▸ **Supplied data**
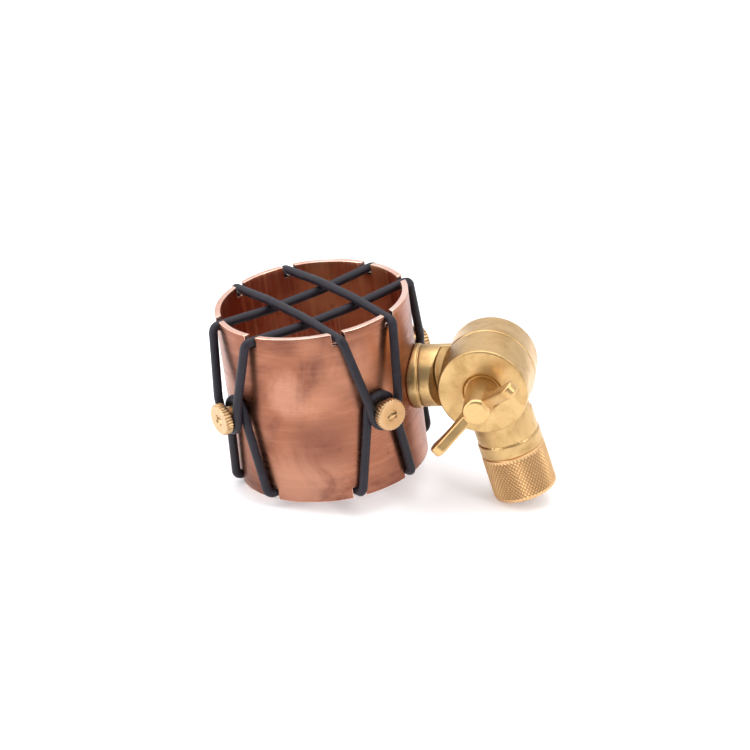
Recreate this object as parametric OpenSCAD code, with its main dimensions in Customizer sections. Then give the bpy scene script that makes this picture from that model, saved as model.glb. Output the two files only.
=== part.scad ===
// Elastic microphone cradle: a copper tube with crossed rubber bands at both
// ends, held on a brass swivel with a wing screw and a stand coupler.
// The Z axis is the tube's own axis, and the swivel's neck leaves along +X.

/* [Shell] */
// Outer diameter of the copper tube
shell_d = 66.7; // [60:0.1:90]
// Wall of the tube
shell_wall = 2; // [1.2:0.1:3]
// Length of the tube
shell_h = 61; // [50:1:90]
// Width of each band notch in the rims
notch_w = 4.2; // [4:0.1:5]
// Depth of each band notch
notch_depth = 3.8; // [3.4:0.1:5]

/* [Bands] */
// Thickness of the round rubber band
band_d = 3.1; // [2.4:0.1:3.6]
// Distance of each strand from the tube's axis
strand_offset = 10.3; // [9:0.1:13]
// Radius of the band's centre line where it turns over the rim
rim_bend_r = 2.4; // [2.2:0.1:3]

/* [Posts] */
// Diameter of the screw that carries each post
post_screw_d = 4; // [3:0.1:5]
// Diameter of that screw's head, inside the tube
post_head_d = 7.4; // [6.5:0.1:9]
// Diameter of the spacer sleeve that the bands pull on
sleeve_d = 6.8; // [6:0.1:8]
// Diameter of the knurled thumb nut
nut_d = 11.1; // [10:0.1:13]
// Thickness of the thumb nut
nut_h = 2.8; // [2:0.1:4]
// Number of knurl teeth round the thumb nut
nut_teeth = 30; // [20:1:40]

/* [Swivel] */
// Distance from the tube's outside to the swivel's pivot
neck_reach = 24.8; // [24:0.1:32]
// Diameter of each swivel half at the seam
seam_d = 32; // [28:0.1:34]
// Diameter of each swivel half at its outer face
face_d = 30.6; // [26:0.1:32]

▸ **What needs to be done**
Return only the lines spanning from the first line of the material through the line with "rim_bend_r = 2.4; // [2.2:0.1:3]", copied exactly, both ends kept.

▸ **Complete output**
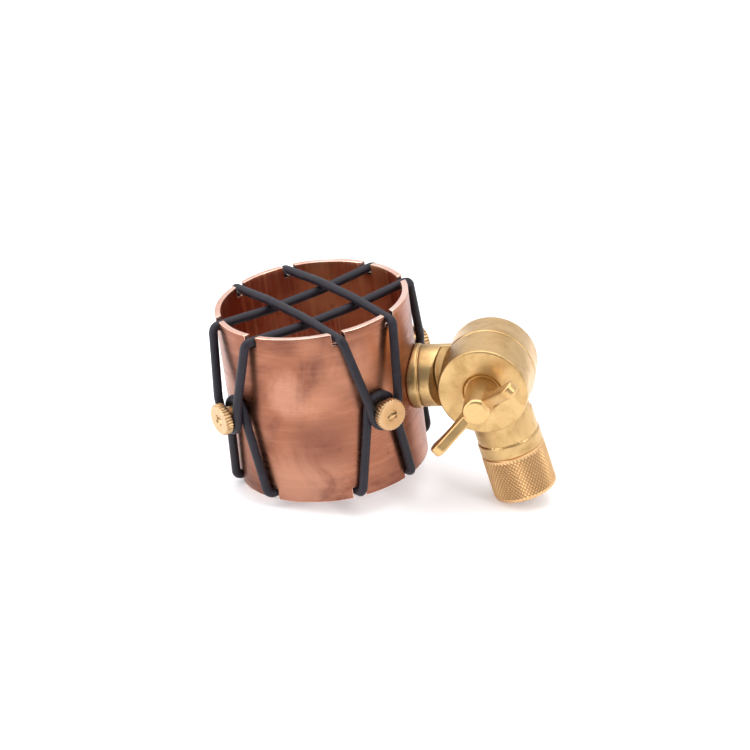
Recreate this object as parametric OpenSCAD code, with its main dimensions in Customizer sections. Then give the bpy scene script that makes this picture from that model, saved as model.glb. Output the two files only.
=== part.scad ===
// Elastic microphone cradle: a copper tube with crossed rubber bands at both
// ends, held on a brass swivel with a wing screw and a stand coupler.
// The Z axis is the tube's own axis, and the swivel's neck leaves along +X.

/* [Shell] */
// Outer diameter of the copper tube
shell_d = 66.7; // [60:0.1:90]
// Wall of the tube
shell_wall = 2; // [1.2:0.1:3]
// Length of the tube
shell_h = 61; // [50:1:90]
// Width of each band notch in the rims
notch_w = 4.2; // [4:0.1:5]
// Depth of each band notch
notch_depth = 3.8; // [3.4:0.1:5]

/* [Bands] */
// Thickness of the round rubber band
band_d = 3.1; // [2.4:0.1:3.6]
// Distance of each strand from the tube's axis
strand_offset = 10.3; // [9:0.1:13]
// Radius of the band's centre line where it turns over the rim
rim_bend_r = 2.4; // [2.2:0.1:3]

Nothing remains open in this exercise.